Consistent Stakeholder Engagement
The introduction of reforms to the electoral process was designed and implemented in consultation with the political parties through the Inter Party Advisory Council (IPAC). Prior to the elections, IPAC and the EC reached an agreement on several issues like manual voter verification and electronic transmission of results. The EC visibly engaged different stakeholders in the elections. The monthly meetings between the EC and IPAC were helpful in providing a platform for information sharing and addressing apprehensions. This boosted trust and confidence in the electoral commission. All through the elections, the parties seemed to be guided by their commitments. The other parties did not hesitate to call the NPP to order when the party declared that its candidate had won the elections before the EC released its official results. This consistent stakeholder engagement with the EC serves as an accountability mechanism between the EC and the political parties. Nigeria’s electoral commission needs to sustain its engagement with IPAC and other relevant stakeholders like civil society throughout the electoral cycle.

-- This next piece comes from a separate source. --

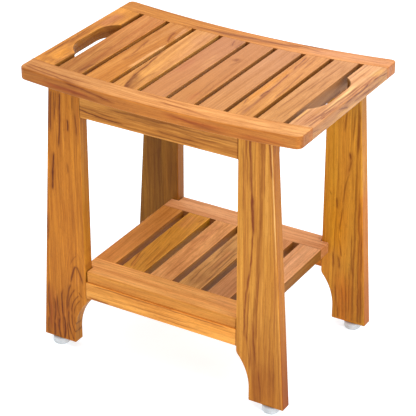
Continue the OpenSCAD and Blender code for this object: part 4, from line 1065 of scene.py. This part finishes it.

In conclusion, the Ghana elections have come and gone; it is time for elected officials to commence the business of governance. We must never forget that elections are just a part of a broader framework of democracy and not democracy in totality. While as a continent we have made appreciable gains in the peaceful political transitions, it is time to begin the arduous work of making democracy to deliver development to the people.
Samson Itodo works with the Youth Initiative for Advocacy, Growth & Advancement (YIAGA) in Nigeria. He was part of a Ghana elections study mission by the National Democratic Institute for International Affairs (NDI) and supported by the National Endowment for Democracy (NED).